(begin)

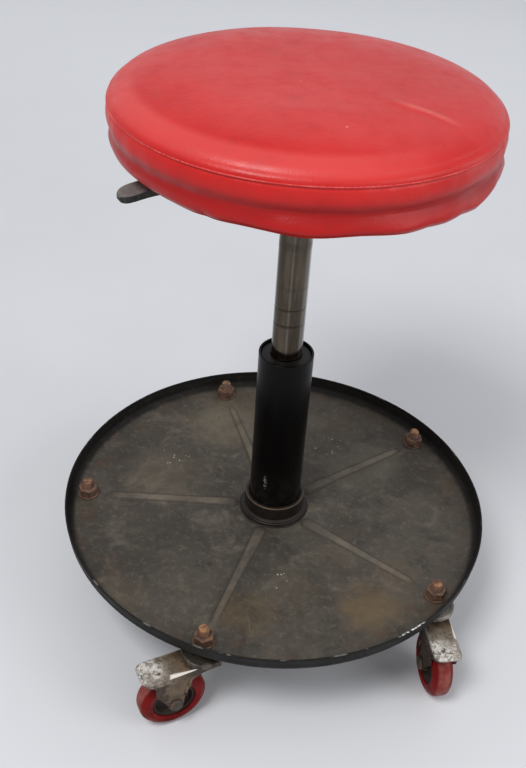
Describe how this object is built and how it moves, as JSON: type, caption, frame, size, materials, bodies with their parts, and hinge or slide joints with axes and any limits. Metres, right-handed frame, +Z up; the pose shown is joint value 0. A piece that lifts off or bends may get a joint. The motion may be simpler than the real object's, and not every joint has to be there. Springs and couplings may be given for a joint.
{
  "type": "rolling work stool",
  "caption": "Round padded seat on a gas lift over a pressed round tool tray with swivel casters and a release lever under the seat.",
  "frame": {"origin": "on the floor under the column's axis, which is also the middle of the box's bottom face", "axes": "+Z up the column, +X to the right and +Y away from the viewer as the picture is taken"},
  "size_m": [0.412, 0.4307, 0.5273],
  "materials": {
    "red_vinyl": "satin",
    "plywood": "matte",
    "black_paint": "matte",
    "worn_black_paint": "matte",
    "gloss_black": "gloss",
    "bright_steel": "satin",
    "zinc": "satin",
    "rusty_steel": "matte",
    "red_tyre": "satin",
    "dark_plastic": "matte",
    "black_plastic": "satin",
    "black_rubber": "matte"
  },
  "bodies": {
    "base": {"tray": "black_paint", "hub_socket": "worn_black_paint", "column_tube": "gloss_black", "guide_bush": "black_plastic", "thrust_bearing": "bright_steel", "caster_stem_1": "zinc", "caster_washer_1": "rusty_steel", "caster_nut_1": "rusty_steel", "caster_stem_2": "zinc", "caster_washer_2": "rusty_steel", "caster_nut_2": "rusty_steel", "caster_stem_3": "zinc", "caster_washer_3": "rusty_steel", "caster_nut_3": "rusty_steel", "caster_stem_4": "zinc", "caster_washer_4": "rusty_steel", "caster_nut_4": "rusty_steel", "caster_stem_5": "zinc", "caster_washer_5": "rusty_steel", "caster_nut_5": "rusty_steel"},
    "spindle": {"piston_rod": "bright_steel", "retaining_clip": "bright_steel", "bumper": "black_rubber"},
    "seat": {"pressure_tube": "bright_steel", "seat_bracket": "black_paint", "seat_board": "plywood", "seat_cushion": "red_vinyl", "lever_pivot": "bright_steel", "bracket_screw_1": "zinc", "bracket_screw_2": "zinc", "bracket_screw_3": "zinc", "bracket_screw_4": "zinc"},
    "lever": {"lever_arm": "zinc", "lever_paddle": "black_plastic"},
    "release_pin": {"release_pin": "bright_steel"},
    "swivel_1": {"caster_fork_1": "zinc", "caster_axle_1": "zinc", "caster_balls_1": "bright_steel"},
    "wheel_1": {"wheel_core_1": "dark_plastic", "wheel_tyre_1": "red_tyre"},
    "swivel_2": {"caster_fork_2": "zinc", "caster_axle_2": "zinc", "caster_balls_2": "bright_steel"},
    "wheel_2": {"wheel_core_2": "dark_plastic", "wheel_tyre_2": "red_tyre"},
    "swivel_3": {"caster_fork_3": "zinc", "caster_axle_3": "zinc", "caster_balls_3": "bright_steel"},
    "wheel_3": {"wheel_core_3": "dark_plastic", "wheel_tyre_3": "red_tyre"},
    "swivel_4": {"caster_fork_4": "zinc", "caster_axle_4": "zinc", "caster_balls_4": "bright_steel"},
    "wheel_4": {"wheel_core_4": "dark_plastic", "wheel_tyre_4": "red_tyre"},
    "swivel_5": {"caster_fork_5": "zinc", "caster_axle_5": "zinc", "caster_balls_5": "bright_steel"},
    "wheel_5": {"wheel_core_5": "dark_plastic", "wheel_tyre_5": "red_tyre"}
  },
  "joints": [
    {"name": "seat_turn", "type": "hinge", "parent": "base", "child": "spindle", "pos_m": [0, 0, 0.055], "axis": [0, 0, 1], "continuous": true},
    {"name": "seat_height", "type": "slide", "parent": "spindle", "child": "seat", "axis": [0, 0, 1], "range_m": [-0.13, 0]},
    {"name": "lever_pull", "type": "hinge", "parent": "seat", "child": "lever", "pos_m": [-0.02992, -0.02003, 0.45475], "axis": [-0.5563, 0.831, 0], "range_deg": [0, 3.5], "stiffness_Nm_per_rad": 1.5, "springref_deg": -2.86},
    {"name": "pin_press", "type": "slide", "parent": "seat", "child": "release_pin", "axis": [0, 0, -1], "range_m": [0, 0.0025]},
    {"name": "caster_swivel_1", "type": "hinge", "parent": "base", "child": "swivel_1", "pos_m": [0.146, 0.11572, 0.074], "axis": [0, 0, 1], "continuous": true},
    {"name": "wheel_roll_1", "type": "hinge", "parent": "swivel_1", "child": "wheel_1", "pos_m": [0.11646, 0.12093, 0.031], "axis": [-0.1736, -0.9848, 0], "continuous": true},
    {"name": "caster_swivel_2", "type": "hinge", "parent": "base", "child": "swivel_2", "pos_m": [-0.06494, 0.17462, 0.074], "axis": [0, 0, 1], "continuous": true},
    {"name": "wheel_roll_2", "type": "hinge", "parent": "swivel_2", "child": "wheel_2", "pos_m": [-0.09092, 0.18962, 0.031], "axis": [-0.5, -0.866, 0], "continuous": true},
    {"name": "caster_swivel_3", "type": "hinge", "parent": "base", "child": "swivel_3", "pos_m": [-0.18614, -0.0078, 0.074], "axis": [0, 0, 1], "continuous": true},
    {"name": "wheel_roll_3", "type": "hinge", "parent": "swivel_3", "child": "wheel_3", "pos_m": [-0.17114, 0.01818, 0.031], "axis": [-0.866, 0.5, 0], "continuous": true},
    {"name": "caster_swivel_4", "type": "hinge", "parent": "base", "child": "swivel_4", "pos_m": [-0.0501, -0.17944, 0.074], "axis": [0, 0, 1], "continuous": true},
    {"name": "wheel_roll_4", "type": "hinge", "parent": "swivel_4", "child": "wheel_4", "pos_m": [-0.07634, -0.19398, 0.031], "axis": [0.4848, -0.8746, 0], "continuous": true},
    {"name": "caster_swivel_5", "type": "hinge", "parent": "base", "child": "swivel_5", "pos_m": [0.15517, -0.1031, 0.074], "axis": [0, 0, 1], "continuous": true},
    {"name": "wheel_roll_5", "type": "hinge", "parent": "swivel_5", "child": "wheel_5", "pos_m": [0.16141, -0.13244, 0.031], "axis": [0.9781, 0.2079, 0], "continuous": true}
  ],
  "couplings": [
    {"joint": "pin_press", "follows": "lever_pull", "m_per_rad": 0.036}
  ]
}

(end)

** Directions for this task **
Print the material verbatim, all of it.

** Answer to this problem **
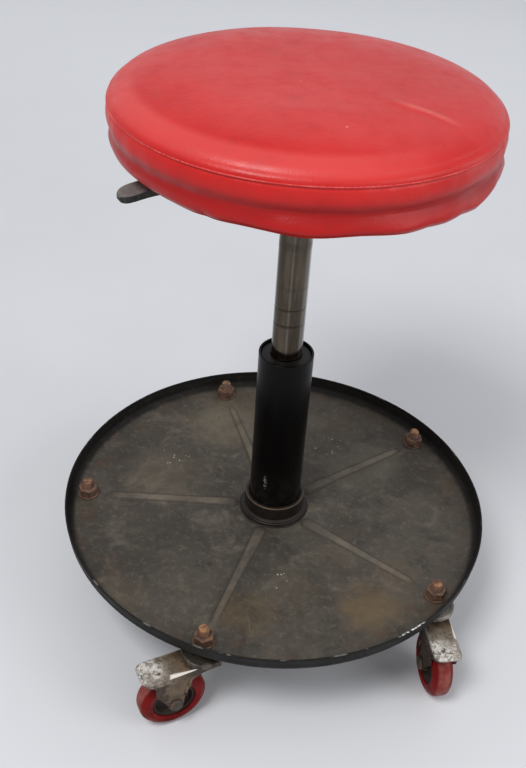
Describe how this object is built and how it moves, as JSON: type, caption, frame, size, materials, bodies with their parts, and hinge or slide joints with axes and any limits. Metres, right-handed frame, +Z up; the pose shown is joint value 0. A piece that lifts off or bends may get a joint. The motion may be simpler than the real object's, and not every joint has to be there. Springs and couplings may be given for a joint.
{
  "type": "rolling work stool",
  "caption": "Round padded seat on a gas lift over a pressed round tool tray with swivel casters and a release lever under the seat.",
  "frame": {"origin": "on the floor under the column's axis, which is also the middle of the box's bottom face", "axes": "+Z up the column, +X to the right and +Y away from the viewer as the picture is taken"},
  "size_m": [0.412, 0.4307, 0.5273],
  "materials": {
    "red_vinyl": "satin",
    "plywood": "matte",
    "black_paint": "matte",
    "worn_black_paint": "matte",
    "gloss_black": "gloss",
    "bright_steel": "satin",
    "zinc": "satin",
    "rusty_steel": "matte",
    "red_tyre": "satin",
    "dark_plastic": "matte",
    "black_plastic": "satin",
    "black_rubber": "matte"
  },
  "bodies": {
    "base": {"tray": "black_paint", "hub_socket": "worn_black_paint", "column_tube": "gloss_black", "guide_bush": "black_plastic", "thrust_bearing": "bright_steel", "caster_stem_1": "zinc", "caster_washer_1": "rusty_steel", "caster_nut_1": "rusty_steel", "caster_stem_2": "zinc", "caster_washer_2": "rusty_steel", "caster_nut_2": "rusty_steel", "caster_stem_3": "zinc", "caster_washer_3": "rusty_steel", "caster_nut_3": "rusty_steel", "caster_stem_4": "zinc", "caster_washer_4": "rusty_steel", "caster_nut_4": "rusty_steel", "caster_stem_5": "zinc", "caster_washer_5": "rusty_steel", "caster_nut_5": "rusty_steel"},
    "spindle": {"piston_rod": "bright_steel", "retaining_clip": "bright_steel", "bumper": "black_rubber"},
    "seat": {"pressure_tube": "bright_steel", "seat_bracket": "black_paint", "seat_board": "plywood", "seat_cushion": "red_vinyl", "lever_pivot": "bright_steel", "bracket_screw_1": "zinc", "bracket_screw_2": "zinc", "bracket_screw_3": "zinc", "bracket_screw_4": "zinc"},
    "lever": {"lever_arm": "zinc", "lever_paddle": "black_plastic"},
    "release_pin": {"release_pin": "bright_steel"},
    "swivel_1": {"caster_fork_1": "zinc", "caster_axle_1": "zinc", "caster_balls_1": "bright_steel"},
    "wheel_1": {"wheel_core_1": "dark_plastic", "wheel_tyre_1": "red_tyre"},
    "swivel_2": {"caster_fork_2": "zinc", "caster_axle_2": "zinc", "caster_balls_2": "bright_steel"},
    "wheel_2": {"wheel_core_2": "dark_plastic", "wheel_tyre_2": "red_tyre"},
    "swivel_3": {"caster_fork_3": "zinc", "caster_axle_3": "zinc", "caster_balls_3": "bright_steel"},
    "wheel_3": {"wheel_core_3": "dark_plastic", "wheel_tyre_3": "red_tyre"},
    "swivel_4": {"caster_fork_4": "zinc", "caster_axle_4": "zinc", "caster_balls_4": "bright_steel"},
    "wheel_4": {"wheel_core_4": "dark_plastic", "wheel_tyre_4": "red_tyre"},
    "swivel_5": {"caster_fork_5": "zinc", "caster_axle_5": "zinc", "caster_balls_5": "bright_steel"},
    "wheel_5": {"wheel_core_5": "dark_plastic", "wheel_tyre_5": "red_tyre"}
  },
  "joints": [
    {"name": "seat_turn", "type": "hinge", "parent": "base", "child": "spindle", "pos_m": [0, 0, 0.055], "axis": [0, 0, 1], "continuous": true},
    {"name": "seat_height", "type": "slide", "parent": "spindle", "child": "seat", "axis": [0, 0, 1], "range_m": [-0.13, 0]},
    {"name": "lever_pull", "type": "hinge", "parent": "seat", "child": "lever", "pos_m": [-0.02992, -0.02003, 0.45475], "axis": [-0.5563, 0.831, 0], "range_deg": [0, 3.5], "stiffness_Nm_per_rad": 1.5, "springref_deg": -2.86},
    {"name": "pin_press", "type": "slide", "parent": "seat", "child": "release_pin", "axis": [0, 0, -1], "range_m": [0, 0.0025]},
    {"name": "caster_swivel_1", "type": "hinge", "parent": "base", "child": "swivel_1", "pos_m": [0.146, 0.11572, 0.074], "axis": [0, 0, 1], "continuous": true},
    {"name": "wheel_roll_1", "type": "hinge", "parent": "swivel_1", "child": "wheel_1", "pos_m": [0.11646, 0.12093, 0.031], "axis": [-0.1736, -0.9848, 0], "continuous": true},
    {"name": "caster_swivel_2", "type": "hinge", "parent": "base", "child": "swivel_2", "pos_m": [-0.06494, 0.17462, 0.074], "axis": [0, 0, 1], "continuous": true},
    {"name": "wheel_roll_2", "type": "hinge", "parent": "swivel_2", "child": "wheel_2", "pos_m": [-0.09092, 0.18962, 0.031], "axis": [-0.5, -0.866, 0], "continuous": true},
    {"name": "caster_swivel_3", "type": "hinge", "parent": "base", "child": "swivel_3", "pos_m": [-0.18614, -0.0078, 0.074], "axis": [0, 0, 1], "continuous": true},
    {"name": "wheel_roll_3", "type": "hinge", "parent": "swivel_3", "child": "wheel_3", "pos_m": [-0.17114, 0.01818, 0.031], "axis": [-0.866, 0.5, 0], "continuous": true},
    {"name": "caster_swivel_4", "type": "hinge", "parent": "base", "child": "swivel_4", "pos_m": [-0.0501, -0.17944, 0.074], "axis": [0, 0, 1], "continuous": true},
    {"name": "wheel_roll_4", "type": "hinge", "parent": "swivel_4", "child": "wheel_4", "pos_m": [-0.07634, -0.19398, 0.031], "axis": [0.4848, -0.8746, 0], "continuous": true},
    {"name": "caster_swivel_5", "type": "hinge", "parent": "base", "child": "swivel_5", "pos_m": [0.15517, -0.1031, 0.074], "axis": [0, 0, 1], "continuous": true},
    {"name": "wheel_roll_5", "type": "hinge", "parent": "swivel_5", "child": "wheel_5", "pos_m": [0.16141, -0.13244, 0.031], "axis": [0.9781, 0.2079, 0], "continuous": true}
  ],
  "couplings": [
    {"joint": "pin_press", "follows": "lever_pull", "m_per_rad": 0.036}
  ]
}